高槻と友人になった家福は別の人格を演じていました。それ故に、元の自分に戻った時点で彼との繋がりは消滅しました。ただし、家福自身は妻の謎に捕われたままの振り出しの自分に戻ったわけではなく、悲しみと和解した自分になっていました。別の人格が高槻と接点を持ったことで、元どおりの自分ではない本来の自分に戻ることが出来たのです。つまり、物事に向き合うために偽りの自分を演じたとて、その全てが無駄になるわけではなく、本当の自分にも良い影響を与えるということでしょう。
妻が浮気した原因は彼女が死んだ以上、決して解明することが出来ません。同様に世の中の悲しみとは大抵どうにもならない事象から生まれるものです。だからこそ、どうにもならない悲しみを克服するためには偽りの自分を演じることが求められるのでしょう。
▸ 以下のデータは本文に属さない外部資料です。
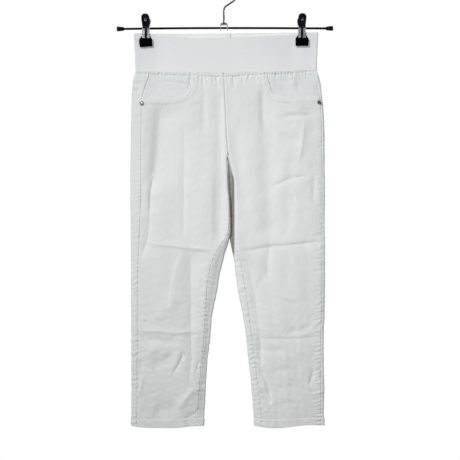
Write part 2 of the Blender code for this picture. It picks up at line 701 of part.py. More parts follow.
def make_rod(collection):
    steps = 12
    span = ROD_ENDS[1] - ROD_ENDS[0]
    places = [ROD_ENDS[0] + span * k / steps for k in range(steps + 1)]
    wire("hanger_rod", [(x, 0.0, rod_z(x)) for x in places], ROD_RADIUS, collection, BLACK_METAL)
    for side, end, way in (("right", ROD_ENDS[0], -1.0), ("left", ROD_ENDS[1], 1.0)):
        make_rod_cap(side, end + way * GAP, way, collection)


def make_rod_cap(side, start, way, collection):
    """A turned cap that widens towards the end of the rod."""
    segments = 14
    long = CAP_LENGTH
    stations = [(0.0, CAP_RADII[0]), (0.2 * long, CAP_RADII[0] + 0.9), (0.5 * long, CAP_RADII[1] - 0.5),
                (0.92 * long, CAP_RADII[1]), (long, CAP_RADII[1] - 1.0)]

    def build(shape):
        rings = []
        for out, radius in stations:
            ring = bmesh.ops.create_circle(shape, segments=segments, radius=radius)["verts"]
            seat = Matrix.Translation((start + way * out, 0.0, rod_z(start)))
            turned = seat @ Matrix.Rotation(math.pi / 2, 4, "Y")
            bmesh.ops.transform(shape, matrix=turned, verts=ring)
            rings.append(ring)
        for first, second in zip(rings, rings[1:]):
            for k in range(segments):
                after = (k + 1) % segments
                shape.faces.new((first[k], first[after], second[after], second[k]))
        shape.faces.new(rings[0])
        shape.faces.new(rings[-1])

    bmesh_object(f"rod_cap_{side}", build, collection, BLACK_PLASTIC)


def hook_route():
    """Centre line of the hook: the stem, a bend to the right, and the round of the hook."""
    drop = HOOK_WIRE
    centre = Vector((0.0, 0.0, drop - HOOK_RADIUS))
    route = [(0.0, 0.0, HOOK_STEM_Z[1]), (0.0, 0.0, -80.0), (0.0, 0.0, -70.0), (0.8, 0.0, -64.5),
             (4.0, 0.0, -60.2), (9.5, 0.0, -56.6), (15.0, 0.0, -53.0)]
    start, end = math.radians(-48.0), math.radians(188.0)
    count = 17
    for k in range(count):
        angle = start + (end - start) * k / (count - 1)
        route.append((centre.x + HOOK_RADIUS * math.cos(angle), 0.0,
                      centre.z + HOOK_RADIUS * math.sin(angle)))
    return route


def make_hook(collection):
    wire("hanger_hook", hook_route(), HOOK_WIRE, collection, BRIGHT_STEEL)


def make_bracket(collection):
    """A saddle over the rod: its two ears reach down past the rod, which goes through them."""
    width, deep, sheet = BRACKET
    top = HOOK_STEM_Z[1] - GAP
    low = ROD_Z - 4.6
    outline = [(-width / 2, top), (width / 2, top), (width / 2, low), (width / 2 - sheet, low),
               (width / 2 - sheet, top - sheet), (-width / 2 + sheet, top - sheet),
               (-width / 2 + sheet, low), (-width / 2, low)]

    def build(shape):
        prism(shape, outline, deep)

    return bmesh_object("hook_bracket", build, collection, BRIGHT_STEEL)


# A clip's arm, grip and pad. Columns: height from the rod, or from the pad's middle, half width,
# and how far its near and its far side are out from the middle.
FRONT_ARM = [(21.0, 6.4, 11.3, 12.4), (12.0, 6.8, 7.0, 8.1), (4.0, 7.7, 3.0, 4.1),
             (0.0, 7.7, 2.4, 3.5), (-6.0, 7.7, 2.5, 3.6), (-12.0, 7.7, 3.2, 4.3),
             (-14.2, 7.7, 4.3, 5.4), (-20.3, 7.7, 4.4, 5.5)]
BACK_ARM = [(up, 6.2, near, far) for up, _, near, far in FRONT_ARM]
GRIP = [(26.2, 2.2, 15.0, 16.7), (25.4, 4.8, 14.9, 16.6), (23.6, 6.8, 14.3, 16.0),
        (21.0, 8.0, 13.0, 14.7), (17.0, 8.3, 11.05, 12.75), (11.0, 7.7, 8.15, 9.85),
        (4.0, 7.1, 4.6, 6.3), (0.0, 7.0, 3.9, 5.6), (-0.6, 2.3, 3.9, 5.4), (-6.0, 2.3, 4.0, 5.0),
        (-12.0, 2.3, 4.7, 5.7), (-14.0, 2.3, 5.8, 6.8), (-20.1, 2.3, 5.9, 6.9)]
PAD = [(13.4, 8.4, 2.5, 3.9), (7.4, 12.6, 2.5, 3.9), (6.6, 13.0, 2.5, 7.2), (-7.2, 13.0, 2.5, 7.2),
       (-8.4, 12.0, 2.5, 6.6)]
GRIP_HOLE = (15.4, 2.7)  # height from the rod, and radius
EAR = (0.9, 6.4, 9.0)    # thickness along the rod, depth and height
EAR_Y = 0.2


def strip(shape, rows, way, x, z, turn=0.0):
    """A flat bar that narrows, widens and bends as its rows say, on the front or the back."""
    rings = []
    spin = Matrix.Rotation(turn, 4, "Y")
    for up, half_width, near, far in rows:
        ring = []
        for across, out in ((-1.0, near), (1.0, near), (1.0, far), (-1.0, far)):
            place = spin @ Vector((across * half_width, way * out, up))
            ring.append(shape.verts.new((x + place.x, place.y, z + place.z)))
        rings.append(ring)
    for first, second in zip(rings, rings[1:]):
        for k in range(4):
            after = (k + 1) % 4
            shape.faces.new((first[k], first[after], second[after], second[k]))
    shape.faces.new(rings[0])
    shape.faces.new(rings[-1])


def box(shape, size, place):
    made = bmesh.ops.create_cube(shape, size=1.0)["verts"]
    bmesh.ops.scale(shape, vec=Vector(size), verts=made)
    bmesh.ops.translate(shape, vec=Vector(place), verts=made)


def hide(item):
    item.hide_render = True
    item.display_type = "WIRE"
    return item


def bar_cutter(name, axis, radius, length, place, collection):
    """A round cutter along the named axis."""

    def build(shape):
        seat = Matrix.Translation(place) @ Matrix.Rotation(math.pi / 2, 4, axis)
        bmesh.ops.create_cone(shape, cap_ends=True, segments=14, radius1=radius, radius2=radius,
                              depth=length, matrix=seat)

    return hide(bmesh_object(name, build, collection, BRIGHT_STEEL))


def make_clip(side, collection, cutters):
    """A sprung clip on the rod: a steel arm, a grip and a rubber jaw before and behind. The front
    arm has two ears that the rod goes through."""
    x, pad_z, tilt = PADS[side]
    z = rod_z(x)
    rod_hole = bar_cutter(f"clip_hole_{side}", "Y", ROD_RADIUS + GAP, 40.0, (x, 0.0, z), cutters)
    grip_hole = bar_cutter(f"grip_hole_{side}", "X", GRIP_HOLE[1], 60.0,
                           (x, 0.0, z + GRIP_HOLE[0]), cutters)
    for face, way, rows in (("front", -1.0, FRONT_ARM), ("back", 1.0, BACK_ARM)):

        def arm(shape):
            strip(shape, rows, way, x, z)

        def grip(shape):
            strip(shape, GRIP, way, x, z)

        def pad(shape):
            strip(shape, PAD, way, x, pad_z, math.radians(tilt))

        made_arm = bmesh_object(f"clip_arm_{face}_{side}", arm, collection, BRIGHT_STEEL)
        made_grip = bmesh_object(f"clip_grip_{face}_{side}", grip, collection, BLACK_PLASTIC)
        bmesh_object(f"clip_pad_{face}_{side}", pad, collection, RUBBER)
        cut_with(made_grip, grip_hole)
        if face == "front":
            for number, across in enumerate((-1.0, 1.0)):
                place = (x + across * (FRONT_ARM[3][1] - EAR[0] / 2), EAR_Y, z)
                ear = bmesh_object(f"clip_ear_{side}_{number}", lambda shape: box(shape, EAR, place),
                                   cutters, BRIGHT_STEEL)
                cut_with(made_arm, hide(ear), "UNION")
            cut_with(made_arm, rod_hole)
        cut_with(made_arm, grip_hole)


def main():
    for item in list(bpy.data.objects):
        bpy.data.objects.remove(item, do_unlink=True)
    collection = bpy.data.collections.new("capri pants on a clip hanger")
    cutters = bpy.data.collections.new("cutters")
    bpy.context.scene.collection.children.link(collection)
    bpy.context.scene.collection.children.link(cutters)
    make_waistband(collection)
    make_panels(collection, cutters)
    for side in LEGS:
        make_pocket_facing(side, collection)
        make_rivet(side, collection)
    make_back_tab(collection)
    make_rod(collection)
    make_hook(collection)
    hole = bar_cutter("rod_hole", "Y", ROD_RADIUS + GAP, 40.0, (0.0, 0.0, ROD_Z), cutters)
    cut_with(make_bracket(collection), hole)
    for side in LEGS:
        make_clip(side, collection, cutters)


main()
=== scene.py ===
"""Looks of white pull-on capri pants on a clip hanger.

Lengths are in millimetres until a mesh is made, which is in metres. +Z is up, the front faces -Y and
+X is the wearer's left. Each piece of cloth is a thin shell on the outer side of its solid, worked out
from the same sections, with the creases, gathers, seams and puckers pressed into it.
"""
import math

import bmesh
import bpy
import numpy as np
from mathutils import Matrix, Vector
from mathutils.bvhtree import BVHTree


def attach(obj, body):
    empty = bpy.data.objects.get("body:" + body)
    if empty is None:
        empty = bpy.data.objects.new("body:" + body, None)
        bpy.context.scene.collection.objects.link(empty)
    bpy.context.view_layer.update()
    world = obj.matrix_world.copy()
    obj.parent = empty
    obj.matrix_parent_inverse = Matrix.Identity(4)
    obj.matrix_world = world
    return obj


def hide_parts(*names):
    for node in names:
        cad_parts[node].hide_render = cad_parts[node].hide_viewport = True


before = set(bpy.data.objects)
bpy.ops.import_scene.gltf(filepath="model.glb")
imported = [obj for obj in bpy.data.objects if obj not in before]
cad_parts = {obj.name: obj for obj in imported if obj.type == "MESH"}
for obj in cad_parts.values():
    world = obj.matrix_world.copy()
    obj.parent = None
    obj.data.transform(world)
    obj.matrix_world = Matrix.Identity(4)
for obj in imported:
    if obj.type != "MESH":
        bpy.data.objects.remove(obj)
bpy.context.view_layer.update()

MM = 0.001
BODY = "root"

# ---------------------------------------------------------------- sizes, most of them the solids' own
CLOTH = 1.2              # wall of the solid that a panel stands for
SHELL = 0.8              # thickness of the cloth itself
BAND_SHELL = 1.5
GAP = 0.3                # between neighbouring solids
SEWN = 0.06              # what is left open along a sewn seam
HEM_DEPTH = 15.0
HEM_STEP = 1.1           # how far the doubled hem stands proud
HEM_STITCH_DROP = 4.2    # how far below the hem's upper edge its stitches run
CROTCH_Z = -357.0
CROTCH_DROP = 14.0       # height over which the crotch seam turns under
EDGE_EASE = 25.0         # height below it over which a leg's fold comes to reach its edge
OUTER_ROUND = 70.0       # distance over which the cloth swells from a side fold to full depth
FOLD_POWER = 0.8
PRESSED = 0.44           # share of the depth that cloth keeps at a pressed fold
PRESSED_ROUND = 0.8
BACK_SEAM_SHIFT = -1.05  # how much further to the right the back seam lies
TOP_Z = -194.0 - GAP
HEM_Z = -912.4
HEM_BACK_Z = -913.5

# The clips flatten the band: most at a clip, less with the distance along it and down the hips
CLIP_X = (-158.5, 158.5)
PINCH = 2.2              # half of the band's depth in a clip
PINCH_SPREAD = 60.0
PINCH_SHARE = 1.15       # over 1, so that the band is fully flat for a short way beside a clip
PINCH_END_Z = -262.0
PINCH_HEIGHT = 115.0     # over which the flattening grows to its full share above there
BAND_MIDDLE = 4.0
BAND_END = 170.0         # how far from the middle the band's ends begin, which are a little deeper
BAND_END_LENGTH = 18.0
BAND_END_MORE = 0.9

# The waist seam sags in the middle and rises to the left; the band's top edge rises at the back
WAIST_Z = -193.9
WAIST_SAG = 3.9
SAG_MIDDLE = -10.0
SAG_HALF = 195.0
WAIST_RISE = 3.0
RISE_START = 60.0
RISE_LENGTH = 130.0
BACK_TOP_Z = -115.3
BACK_TOP_RISE = 2.6
BACK_TOP_START = -184.0
BACK_TOP_LENGTH = 376.0


class Table:
    """Rows of values in named columns, the first of which is a height or a place."""

    def __init__(self, names, rows):
        self.names = names.split()
        self.rows = np.array(rows, dtype=float)

    def at(self, name, place):
        """A column's value at some places, eased between its rows with no overshoot."""
        places, values = self.rows[:, 0], self.rows[:, self.names.index(name)]
        if places[0] > places[-1]:
            places, values = places[::-1], values[::-1]
        steps = np.diff(places)
        rises = np.diff(values) / steps
        slopes = np.zeros(len(values))
        slopes[0], slopes[-1] = rises[0], rises[-1]
        for k in range(1, len(values) - 1):
            if rises[k - 1] * rises[k] > 0:
                slopes[k] = 2.0 * rises[k - 1] * rises[k] / (rises[k - 1] + rises[k])
        place = np.clip(place, places[0], places[-1])
        k = np.clip(np.searchsorted(places, place, side="right") - 1, 0, len(steps) - 1)
        t = (place - places[k]) / steps[k]
        return ((2 * t**3 - 3 * t**2 + 1) * values[k] + (t**3 - 2 * t**2 + t) * steps[k] * slopes[k]
                + (3 * t**2 - 2 * t**3) * values[k + 1] + (t**3 - t**2) * steps[k] * slopes[k + 1])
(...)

なぜなら、偽りの自分が悲しみを受け入れた時、本当の自分にも克服の影響は作用するはずだからです。
人生に起こり得るどうしようもない悲しみは素の自分で真っ当に立ち向かうのではなく、都合の良い別人格を演じることで立ち向かう、そうすれば結果的に克服や和解に到達できるのだ、というメッセージをこの作品から考察することが出来ました。